Dopo le elezioni, Irini manterrà il ruolo attuale?
Il compito di Irini finisce nel momento in cui non è più necessaria il supporto di un’operazione militare per implementare il processo di pace in Libia, e quando la Guardia Costiera e la Marina libiche si dimostrino capaci di svolgere autonomamente i rispettivi compiti all’interno delle acque di responsabilità.
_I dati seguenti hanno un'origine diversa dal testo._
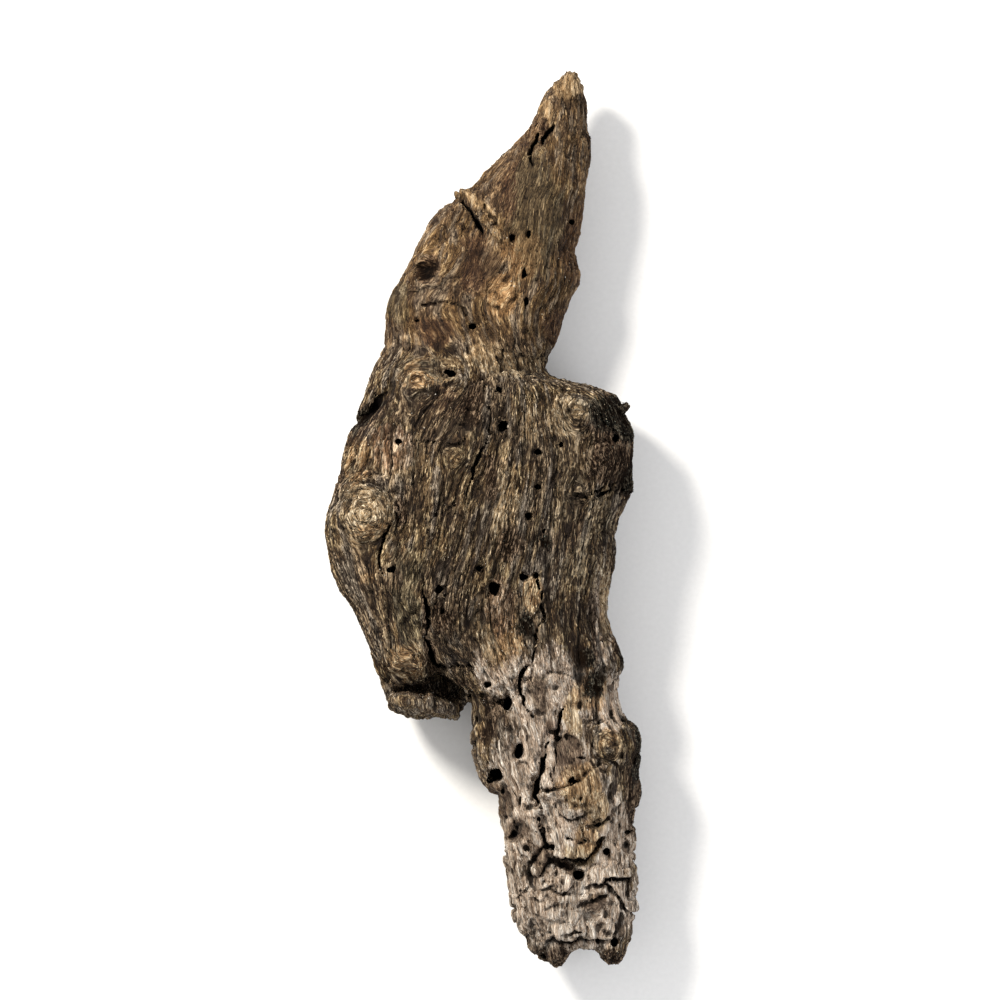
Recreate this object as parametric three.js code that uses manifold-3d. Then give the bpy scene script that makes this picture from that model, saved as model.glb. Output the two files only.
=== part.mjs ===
// A piece of driftwood, 224 mm long, lying on its back: one solid lump of wood.
// Millimetres, +Z up, +Y towards the pointed end, origin on the resting plane at the middle of its footprint.
// The trunk is a loft of rings along Y. A broken side stub is a second loft, joined to it.
// Hollows, splits and beetle holes are then cut out of the joined wood.
import * as THREE from "three";
import { mergeVertices } from "three/addons/utils/BufferGeometryUtils.js";
import Module from "manifold-3d";

const wasm = await Module();
wasm.setup();

// Driving dimensions
const LENGTH = 224;
const HALF_LENGTH = LENGTH / 2;
const TRUNK_SIDES = { front: 23, back: 13 };
const STUB_SIDES = { front: 15, back: 9 };
const RING_GAP = { least: 1.7, most: 3 };
const LEAST_HALF_WIDTH = 0.15;
const SQUARENESS = 2.3; // 2 makes round sections, more makes them boxier
const END_FADE = 6; // length before each end over which the relief dies away
const FORM_FADE = 0.7; // how slowly swellings die away towards the sides
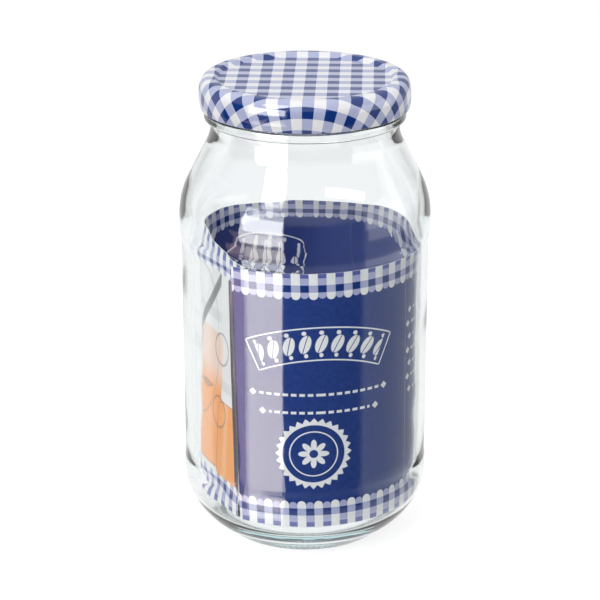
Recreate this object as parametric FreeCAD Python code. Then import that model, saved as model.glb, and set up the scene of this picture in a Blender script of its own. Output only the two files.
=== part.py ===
import FreeCAD, Part
import math
import os

V = FreeCAD.Vector
AXIS = V(0, 0, 1)

# Origin: centre of the jar's foot, +Z up through the mouth, -Y towards the front of the leaflet.
# A corner of a turned outline is (radius, height, rounding radius).

# ---- glass jar: outside ----
bodyRadius = 49.4           # widest, at the shoulder
heelInset = 0.5             # heel inside the widest radius
panelInset = 1.15           # label panel inside the widest radius
footInset = 17.0            # outer edge of the foot inside the heel
footWidth = 3.4             # ring that the jar stands on
footRound = 3.0
pushUp = 3.6                # hollow under the base
hollowFlank = 5.0           # radial width of the hollow's sloping edge
hollowFall = 0.5            # how much lower the hollow is where that edge starts
heelSlope = 51.8            # degrees, lower heel measured from upright
heelRound = 28.0
panelBottom = 32.2
panelHeight = 91.4
panelStep = 2.0             # height of the step at each end of the panel
stepRound = 3.0
shoulderRise = 16.1         # from the panel's top to where the shoulder's slope starts
shoulderSlope = 27.0        # degrees from upright
shoulderRound = 32.0
neckLength = 6.0            # upright neck below the bead
neckRound = 16.0
finishRadius = 38.0         # upright wall that carries the ribs
finishHeight = 12.1         # from the bead to the rim
neckInset = 1.3             # neck inside the finish
beadOut = 1.3               # bead under the closure, outside the finish
beadHeight = 3.7
beadRound = 1.2
rimRound = 1.3

# ---- glass jar: inside ----
wall = 2.85                 # glass behind the label panel
finishWall = 3.6
floorEdgeZ = 6.2
floorDome = 2.0             # rise of the floor towards its centre
floorRound = 15.5
innerShoulderLift = 1.3     # start of the inner slope above the outer one
innerShoulderRound = 28.0
innerNeckRound = 15.0

# ---- ribs that the lid's lugs turn under ----
ribCount = 6
ribArc = 44.0               # degrees of the finish that one rib covers
ribOut = 1.4                # how far a rib stands off the finish
ribHeight = 2.0             # at its root, which lies ribRoot inside the finish
ribTipHeight = 0.6
ribRoot = 1.0
ribPitch = 3.5              # degrees, falling the way the lid turns to close

# ---- lid: one drawn sheet ----
sheet = 0.25
panelSink = 0.5             # flat centre below the jar's rim
mouthGap = 1.1              # between the flat centre's edge and the mouth
riseWidth = 1.6             # radial width of the slope up to the crest
riseRound = 0.6
crestRound = 0.8
lidRound = 2.2              # outer shoulder of the lid
curlRadius = 0.6            # rolled lower edge
curlGap = 0.15              # between the curl and the ribs' tips
skirtGap = 0.85             # between the curl and the bead
skirtTuck = 0.35            # how far the skirt draws in above the curl
skirtTuckHeight = 2.2
lugArc = 14.0               # degrees
lugLead = 14.0              # degrees from the middle of a rib to the lug under its low end
lugHeight = 1.0
lugRound = 0.35
lugTipGap = 0.15            # between a lug and the finish
lugTopGap = 0.1             # between a lug and the rib above it

# ---- sealing ring in the lid ----
gasketThickness = 0.55
gasketBevel = 0.2
gasketInset = 0.4           # from the top of the lid's slope to the ring's inner edge
gasketMargin = 0.1          # outer edge inside the finish
gasketGap = 0.05            # below the sheet of the lid

# ---- leaflet rolled up inside ----
card = 0.35
rollGap = 1.0               # between the roll and the jar's wall
seatGap = 0.1               # between the leaflet's lower edge and the heel's inside
topGap = 1.4                # from the leaflet's upper edge to the top of the label panel
flapAngle = 232.0           # azimuth of the front flap's free edge
pageAzimuth = 204.6         # direction in which the straight inner page faces
pageInset = 8.9             # how far that page stands inside the roll
pageBend = 12.0             # bend between the roll and the page
pageEndGap = 1.1            # left between the page's end and the flap


def slopeMeets(cornerRadius, cornerZ, radius, slope):
    """Height at which a slope from (cornerRadius, cornerZ) reaches another radius."""
    return cornerZ + (cornerRadius - radius) / math.tan(math.radians(slope))


# ---- radii and heights that follow ----
heelRadius = bodyRadius - heelInset
panelRadius = bodyRadius - panelInset
footOuter = heelRadius - footInset
footInner = footOuter - footWidth
wallInner = panelRadius - wall
neckRadius = finishRadius - neckInset
mouthRadius = finishRadius - finishWall
panelTop = panelBottom + panelHeight
shoulderCornerZ = panelTop + shoulderRise
innerShoulderZ = shoulderCornerZ + innerShoulderLift
neckCornerZ = slopeMeets(bodyRadius, shoulderCornerZ, neckRadius, shoulderSlope)
beadBottom = neckCornerZ + neckLength
beadTop = beadBottom + beadHeight
rimTop = beadTop + finishHeight
floorCentreZ = floorEdgeZ + floorDome

ribTip = finishRadius + ribOut
curlCentre = ribTip + curlGap + curlRadius
curlZ = beadTop + skirtGap + curlRadius
lidRadius = curlCentre + curlRadius + skirtTuck
lidPanelRadius = mouthRadius - mouthGap
lidPanelZ = rimTop - panelSink
crestRadius = lidPanelRadius + riseWidth
gasketTop = rimTop + gasketThickness
crestZ = gasketTop + gasketGap + sheet
lugTip = finishRadius + lugTipGap
lugTop = curlZ + lugHeight / 2
rollRadius = wallInner - rollGap


def tangentRun(before, corner, after):
    """Length that a corner's rounding takes off each of its two sides."""
    a = V(before[0] - corner[0], 0, before[1] - corner[1])
    b = V(after[0] - corner[0], 0, after[1] - corner[1])
    return corner[2] / math.tan(a.getAngle(b) / 2)


def limited(corners):
    """The same corners, with a rounding made smaller where two would meet on a short side."""
    runs = [0] + [tangentRun(*three) if three[1][2] > 0 else 0
                  for three in zip(corners, corners[1:], corners[2:])] + [0]
    shares = [1.0] * len(corners)
    for i in range(len(corners) - 1):
        side = math.dist(corners[i][:2], corners[i + 1][:2])
        if runs[i] + runs[i + 1] > side:
            share = side / (runs[i] + runs[i + 1])
            shares[i] = min(shares[i], share)
            shares[i + 1] = min(shares[i + 1], share)
    return [(r, z, rounding * share) for (r, z, rounding), share in zip(corners, shares)]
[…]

Tutti speriamo che il compito di Irini si esaurisca presto, ma l’Europa ha compreso che al momento per risolvere i problemi della Libia serve ancora tempo. Per questo il mandato è stato prorogato per ulteriori due anni. Io penso che dopo le elezioni, affinché si completi il processo di pace, sarà necessario un orizzonte temporale al momento non prevedibile, ed è importante che in quella fase non ci siano interferenze esterne, che non arrivino armi e che quella zona di mare rimanga sicura. Dunque, credo che il compito di Irini non terminerà con le elezioni, anche per permettere alla Guardia Costiera e la Marina libiche di diventare completamente autonome nel gestire la sicurezza nelle acque di giurisdizione
Il rischio scissione è ancora concreto?
Se questo Governo di Unità Nazionale dovesse fallire, ci potrebbero essere conseguenze non positive per il Paese nordafricano. Ma credo che la forte volontà del popolo libico di tornare alla normalità avrà la meglio: i libici sono stanchi, non vogliono più la guerra. Io confido che il processo verso le elezioni avrà successo, che ci sarà un governo rappresentativo, e che non ci sarà divisione tra le varie regioni libiche. Bisogna però che tutti gli attori della comunità internazionale facciano il loro meglio perché questo avvenga: qualcuno dovrà fare un passo avanti, altri un passo indietro.